Farmers and crofters have been warned not to let cattle identification and tagging practices slip.
According to NFU Scotland an unacceptably high level of producers are breaching cattle rules during farm inspections.
The union said the breaches could results in significant sums of money being deducted from farmers’ support payments.
To aid producers, it has issued a guide on how to prepare for a cattle inspection.
Inspections, which are part of a wider audit requirement on government, must be carried out every year on 3% of all holdings with cattle, 5% of all Scottish Suckler Beef Support Scheme claimants and 5% of the animals claimed for under the scheme.

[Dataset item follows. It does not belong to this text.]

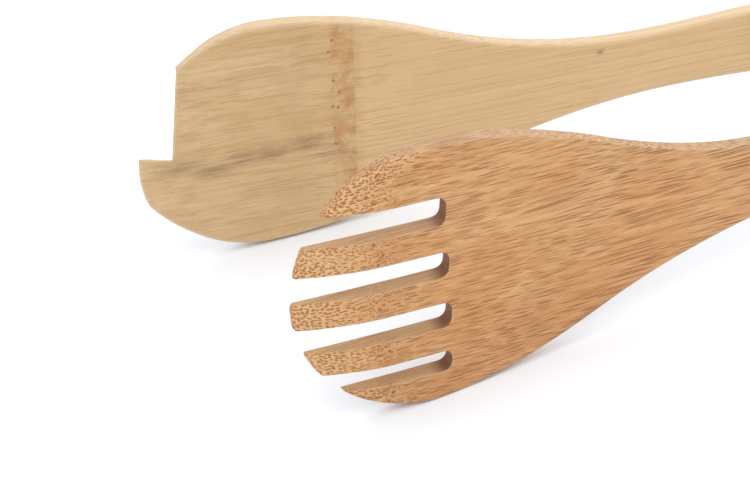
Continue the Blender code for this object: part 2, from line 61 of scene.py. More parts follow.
# The hinge's frame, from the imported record: the pin stands along Z, and the heads are towards -X
JOINTS = {joint["name"]: joint for joint in frame["joints"]}
PIN_POINT = Vector(JOINTS["arm_hinge"]["pos_m"])
PIN_AXIS = Vector(JOINTS["arm_hinge"]["axis"])
LIE_ANGLE = math.atan2(PIN_AXIS.x, PIN_AXIS.z)
HINGE = Matrix.Translation(PIN_POINT) @ Matrix.Rotation(LIE_ANGLE, 4, "Y")
OPEN_ANGLE = math.radians(9.74)

# The arms, in millimetres, as in the CAD source
REACH = 286.5                 # from the pin's axis to the tip of a head
THICKNESS = 4.8
ARM_OFFSET = 7.0              # from the hinge's middle plane to an arm's inner face
ARM_END = 14.0                # from the pin's axis to the hinge end of an arm
BEND_START = 87.0             # from the pin's axis, where an arm starts to curve inwards
NOSE_LENGTH = 32.0            # from the tip to the head's widest place
SHOULDER = (78.0, 20.7, -0.385)       # distance from the tip, half width, slope
NECK = (145.0, 8.55, 0.0)
HANDLE = (215.0, 10.8, 0.0)
TAPER_LENGTH = 22.0
TIP_THICKNESS = 1.1
RIVETS = (262.0, 245.0)       # distance of the rivets from the tip
RIVET_HOLE = 1.8
BRACKET_EDGE = 236.2          # distance from the tip where the spatula narrows to fit its bracket
TANG_HALF_WIDTH = 8.7

# The fork's slots: height of the middle, width and distance of the end from the tip
SLOTS = [(16.4, 6.6, 34.5), (3.4, 6.0, 35.2), (-9.2, 6.0, 35.8), (-20.9, 4.9, 35.8)]
SLOT_SLOPE = math.radians(2.2)        # the slots, and the grain, drop this much from the tip backwards
SLOT_CORNER = 1.9
SLOT_ORIGIN = 16.0            # distance from the tip where a slot's height is given
SLOT_FACE_SHIFT = 0.78        # the outer face's slot ends stand this much further back, for its slope
SLOT_UNDERCUT = 1.24          # and the inner face's this much more
SLOT_TWIST = 0.3              # and again at a slot's upper corner

# The spatula's cut corner and nose
NOTCH_CORNER = (7.75, -1.9)
NOTCH_UPRIGHT = math.radians(83.4)
NOTCH_FOOT = math.radians(168.8)
NOTCH_LEAN = (0.30, -0.55)
NOSE_CORNER = (-13.5, 2.4, 18.0, 10.0)        # height, how far it stands out, span above and below

# Mesh sizes, in millimetres
CUT_ROUNDING = 0.22           # radius of the edges of the slots and of the cut corner
THIN_SHARE = 0.42             # an edge's radius is at most this share of the thickness there
TIP_WEAR = 0.16               # how uneven the sawn and sanded tips are
HOLE_SIDES = 24
FINE_GRID, COARSE_GRID = 0.75, 1.6
FINE = 0.45                   # spacing along the outline of a head's front
COARSE = 1.1
HEAD_FRONT = 42.0             # the fine spacing reaches this far from the tip
ROUNDING = (22.5, 45.0, 67.5, 90.0)   # degrees round an edge at which the mesh has a ring

# The fibres are straighter than the arms, and come out through the outer face towards the tip
RUN_OUT = 1.6
RUN_OUT_START = 33.0
STRAIGHTNESS = 0.25


# Shape rules of an arm

def smooth_step(value, start, end):
    t = np.clip((value - start) / (end - start), 0.0, 1.0)
    return t * t * (3 - 2 * t)


def hermite(value, start, end):
    """Half width between two (distance, half width, slope) places."""
    (x0, y0, m0), (x1, y1, m1) = start, end
    span = x1 - x0
    t = np.clip((value - x0) / span, 0.0, 1.0)
    rise = (2 * t**3 - 3 * t**2 + 1) * y0 + (3 * t**2 - 2 * t**3) * y1
    return rise + span * ((t**3 - 2 * t**2 + t) * m0 + (t**3 - t**2) * m1)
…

The union said unofficial reports from the inspections, which are carried out without warning, suggest there has been a worrying increase in the number of breaches particularly around registering and tagging of calves.
President Andrew McCornick, who runs a mixed beef and sheep farm in Dumfriesshire, said: “I know it is always a challenge to keep on top of registrations and tagging but the reality is that you run the risk of potentially losing thousands of pounds if calves are found by officials on inspection to be untagged and unregistered.
“Not only do you face penalties from your basic payments but the untagged and unregistered calves could be rendered valueless and deemed unfit for the food chain because the traceability cannot be guaranteed.”
Mr McCornick also urged producers to make sure their animal movement records, recording of deaths and cattle passports were correct and up to date.